* Given task *
Send back all the data below, exactly as given.

* Collected material *
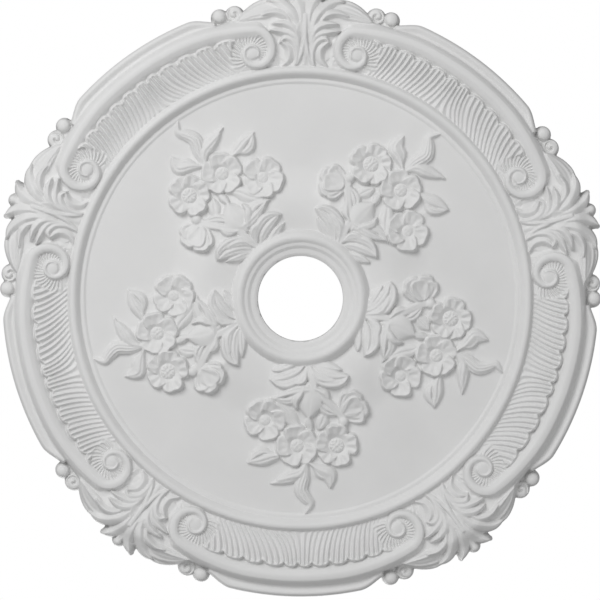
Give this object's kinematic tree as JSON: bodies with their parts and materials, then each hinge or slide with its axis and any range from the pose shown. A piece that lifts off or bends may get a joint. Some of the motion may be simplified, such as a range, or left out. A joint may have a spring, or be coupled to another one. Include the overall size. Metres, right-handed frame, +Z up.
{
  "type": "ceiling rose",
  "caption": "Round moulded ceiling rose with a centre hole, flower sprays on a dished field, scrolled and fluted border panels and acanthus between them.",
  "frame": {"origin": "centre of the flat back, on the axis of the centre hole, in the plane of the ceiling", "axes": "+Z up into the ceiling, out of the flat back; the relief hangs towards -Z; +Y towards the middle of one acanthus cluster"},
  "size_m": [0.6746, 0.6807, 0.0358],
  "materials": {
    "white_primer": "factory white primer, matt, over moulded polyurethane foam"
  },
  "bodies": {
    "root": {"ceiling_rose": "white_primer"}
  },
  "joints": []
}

* Reply *
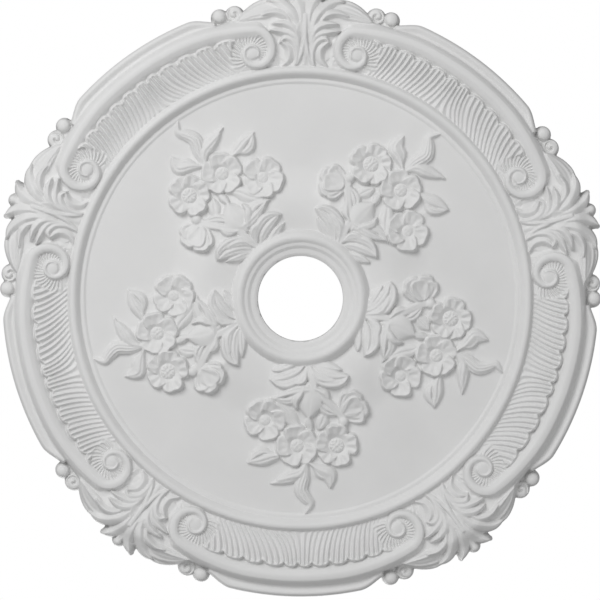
Give this object's kinematic tree as JSON: bodies with their parts and materials, then each hinge or slide with its axis and any range from the pose shown. A piece that lifts off or bends may get a joint. Some of the motion may be simplified, such as a range, or left out. A joint may have a spring, or be coupled to another one. Include the overall size. Metres, right-handed frame, +Z up.
{
  "type": "ceiling rose",
  "caption": "Round moulded ceiling rose with a centre hole, flower sprays on a dished field, scrolled and fluted border panels and acanthus between them.",
  "frame": {"origin": "centre of the flat back, on the axis of the centre hole, in the plane of the ceiling", "axes": "+Z up into the ceiling, out of the flat back; the relief hangs towards -Z; +Y towards the middle of one acanthus cluster"},
  "size_m": [0.6746, 0.6807, 0.0358],
  "materials": {
    "white_primer": "factory white primer, matt, over moulded polyurethane foam"
  },
  "bodies": {
    "root": {"ceiling_rose": "white_primer"}
  },
  "joints": []
}